Observing atmospheric optics in Greece:
Rainbows: Look opposite the sun during or after rain showers — most vivid when the sun is low (morning or late afternoon)
Halos and sundogs: Check the sky around the sun when cirrus clouds are present — most common in winter and spring
Green flash: Watch sunsets over the western sea from Ionian islands or western Peloponnese — best in clear autumn conditions
Brocken spectre: Observable from mountain summits (Olympus, Parnassus) when fog fills valleys below in the morning
Fata Morgana mirages: Look across the warm Aegean in summer for distorted images of distant islands or ships
Belt of Venus: Look east at sunset for the pink band above Earth's shadow — visible whenever the eastern horizon is clear
In summary: The atmosphere is an optical instrument of extraordinary versatility, producing a catalogue of phenomena that spans the full range of light's interaction with matter — from the simple geometry of a rainbow to the complex wave physics of a glory, from the dramatic distortions of a Fata Morgana to the subtle colours of twilight.

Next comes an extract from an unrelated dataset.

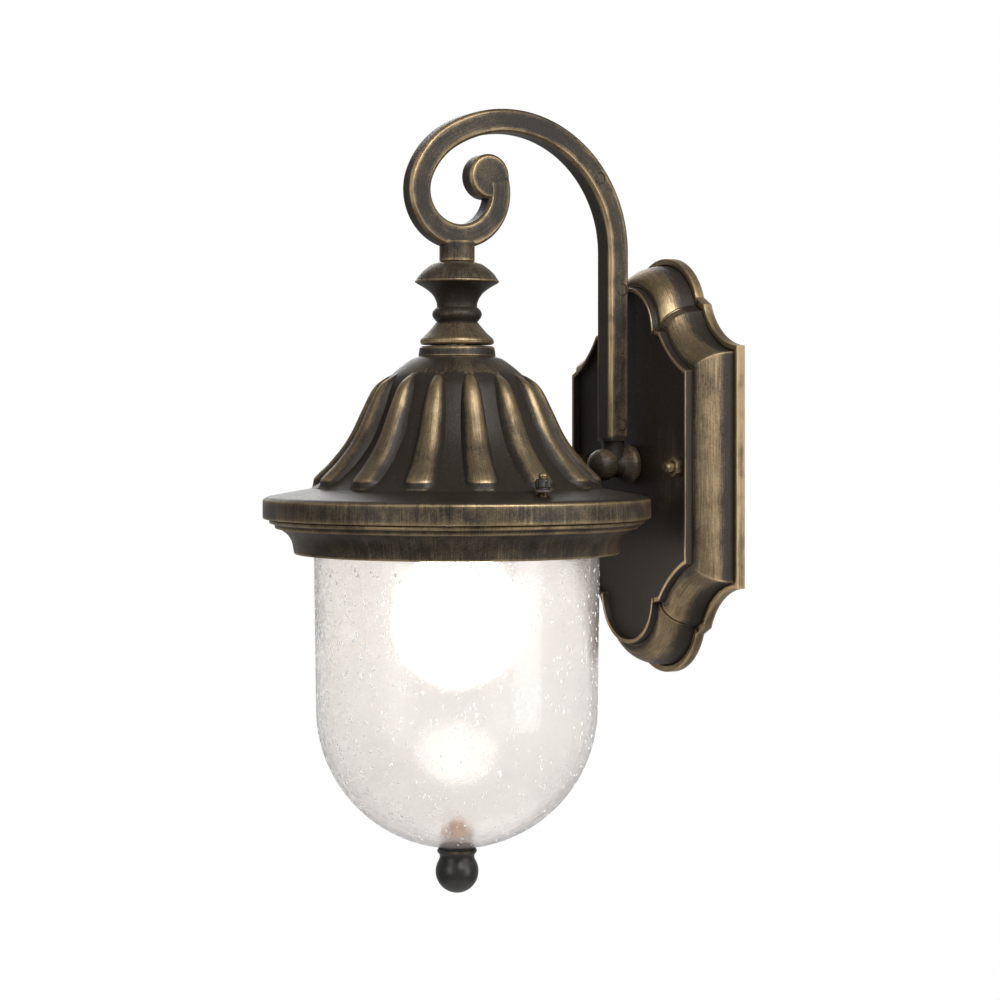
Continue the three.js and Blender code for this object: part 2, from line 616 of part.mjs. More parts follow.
const hanging = new THREE.Group();
hanging.position.y = -REACH;
lantern.add(hanging);
place(hanging, "turned_knob", turnedKnob(), bronze());
place(hanging, "canopy", canopy(), bronze());
place(hanging, "stem_nipple", stemNipple(), zincSteel());
place(hanging, "canopy_washer", canopyWasher(), zincSteel());
place(hanging, "canopy_locknut", canopyLocknut(), zincSteel());
place(hanging, "socket_nut_upper", socketNutUpper(), brass());
place(hanging, "socket_cup", socketCup(), zincSteel());
place(hanging, "socket_nut_lower", socketNutLower(), brass());
place(hanging, "socket_body", socketBody(), porcelain());
place(hanging, "screw_shell", screwShell(), brass());
place(hanging, "centre_contact", centreContact(), brass());
place(hanging, "lamp_cap", lampCap(), zincSteel());
const frosted = material(0xffffff, 0.3, 0, { transparent: true, opacity: 0.6 });
place(hanging, "lamp_envelope", lampEnvelope(), frosted);
place(hanging, "lamp_stem", lampStem(), clearGlass());
place(hanging, "glass_holder", glassHolder(), bronze());
place(hanging, "glass_gasket", glassGasket(), rubber());
place(hanging, "glass_shade", glassShade(), clearGlass());
for (const [side, sign] of [["left", -1], ["right", 1]]) {
  place(hanging, "holder_stud_" + side, holderStud(), brass(), sign * HOLDER_STUD_X);
  place(hanging, "knurled_nut_" + side, knurledNut(), darkBronze(), sign * HOLDER_STUD_X);
}
place(hanging, "finial", finial(), darkBronze());
place(hanging, "finial_stud", finialStud(), copper());
place(hanging, "shade_washer", shadeWasher(), rubber());
place(hanging, "coupling_cup", couplingCup(), copper());
place(hanging, "coupling_nut", couplingNut(), copper());

export default lantern;
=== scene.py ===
# Outdoor wall lantern: fine surfaces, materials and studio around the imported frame.
# Shapes are worked out in millimetres in the frame's axes and scaled to metres as meshes are made.
import random
from math import acos, asin, atan2, ceil, cos, dist, hypot, pi, radians, sin, sqrt

import bmesh
import bpy
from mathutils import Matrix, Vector
from mathutils.bvhtree import BVHTree
from mathutils.interpolate import poly_3d_calc


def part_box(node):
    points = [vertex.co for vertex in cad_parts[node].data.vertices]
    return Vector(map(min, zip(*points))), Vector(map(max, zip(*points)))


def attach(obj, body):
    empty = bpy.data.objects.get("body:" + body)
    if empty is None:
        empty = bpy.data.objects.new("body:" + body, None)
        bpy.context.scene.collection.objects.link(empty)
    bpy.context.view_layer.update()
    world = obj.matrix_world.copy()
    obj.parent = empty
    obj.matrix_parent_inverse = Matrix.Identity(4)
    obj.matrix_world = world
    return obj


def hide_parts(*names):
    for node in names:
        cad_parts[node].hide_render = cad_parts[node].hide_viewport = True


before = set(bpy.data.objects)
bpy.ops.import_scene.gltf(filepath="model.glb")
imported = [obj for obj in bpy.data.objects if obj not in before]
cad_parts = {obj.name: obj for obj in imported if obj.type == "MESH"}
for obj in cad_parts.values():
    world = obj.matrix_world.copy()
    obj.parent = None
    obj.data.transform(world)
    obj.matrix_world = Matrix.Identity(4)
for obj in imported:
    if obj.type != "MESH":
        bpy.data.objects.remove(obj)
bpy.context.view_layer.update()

MM = 0.001
scene = bpy.context.scene

# ---- sizes shared with the frame ----


def edges(node):
    low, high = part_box(node)
    return [v / MM for v in low], [v / MM for v in high]


def middle(node):
    low, high = edges(node)
    return [(a + b) / 2 for a, b in zip(low, high)]


REACH = -middle("glass_shade")[1]  # wall to the lantern's axis

# Backplate outline: each pair is [at the wall flange's edge, at the raised fillet].
HALF_WIDTH = (60.5, 48.6)
SIDE_HALF_HEIGHT = (56.2, 43.2)
PLATE_TOP = (99.7, 83.6)
LOBE_END = ((27.8, 79.8), (21.4, 62.7))
SCALLOP_END = ((33.8, 76.4), (27.0, 61.6))
SCALLOP_DEPTH = (5.0, 1.9)
MOULDING_WIDTH = 13.0
FLANGE = 4.8
FILLET_FRONT = 26.0
CREST_FRONT = 22.3
PANEL_FRONT = 22.9
PANEL_THICKNESS = 3.0

# Arm, in its own plane: u runs from the lantern's axis towards the wall.
ARM_WIDTH = 11.0
ARM_BACK = 90.4
ARM_FOOT_Z = 12.3
ARM_CHAMFER = 1.2
BIG_ARC = (26.0, 101.3, ARM_BACK - ARM_WIDTH / 2 - 26.0)
RING = (-0.1, 126.6, 20.8)
BLEND_RADIUS = 36.0
RING_END = 2 * pi + 0.3
SCROLL_DISC = (15.0, 133.9, 10.4)
THICKNESS_AT_AXIS = 9.3
THICKNESS_AT_LEG = 12.0
LEG_U = BIG_ARC[0] + BIG_ARC[2]
POST_RADIUS = 8.1
POST_BOTTOM = 94.4
POST_TOP = 103.5  # inside the ring
FOOT_Z = 0.5
COVER_END = 1.5 * pi - 0.42

STEM_BORE = 5.1  # through the foot, the post, the knob and the canopy
STUD_HOLE = 2.7
RIM_RADIUS = 88.8
RIM_BOTTOM = -23.3
FLUTES = 14
FLUTE_PHASE = radians(-44.3)
SHADE_RADIUS = 65.5
SHADE_WALL = 3.0
SHADE_SPRING = -110.0
SHADE_BOTTOM = -174.0
LAMP_Z = -71.0
LAMP_RADIUS = 30.0
BALL_RADIUS = 9.85
BALL_Z = -185.15

# ---- camera ----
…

These phenomena are not rare curiosities but regular features of the sky that become visible when the conditions are right and the observer knows where and when to look. Greece, with its clear atmosphere, intense sunlight, warm seas, and mountain elevations, offers excellent conditions for observing many of these phenomena — from the sundogs that grace winter cirrus to the crepuscular rays that make Mediterranean sunsets legendary. Understanding atmospheric optics transforms the sky from a background to a performance, and the performance is happening every day.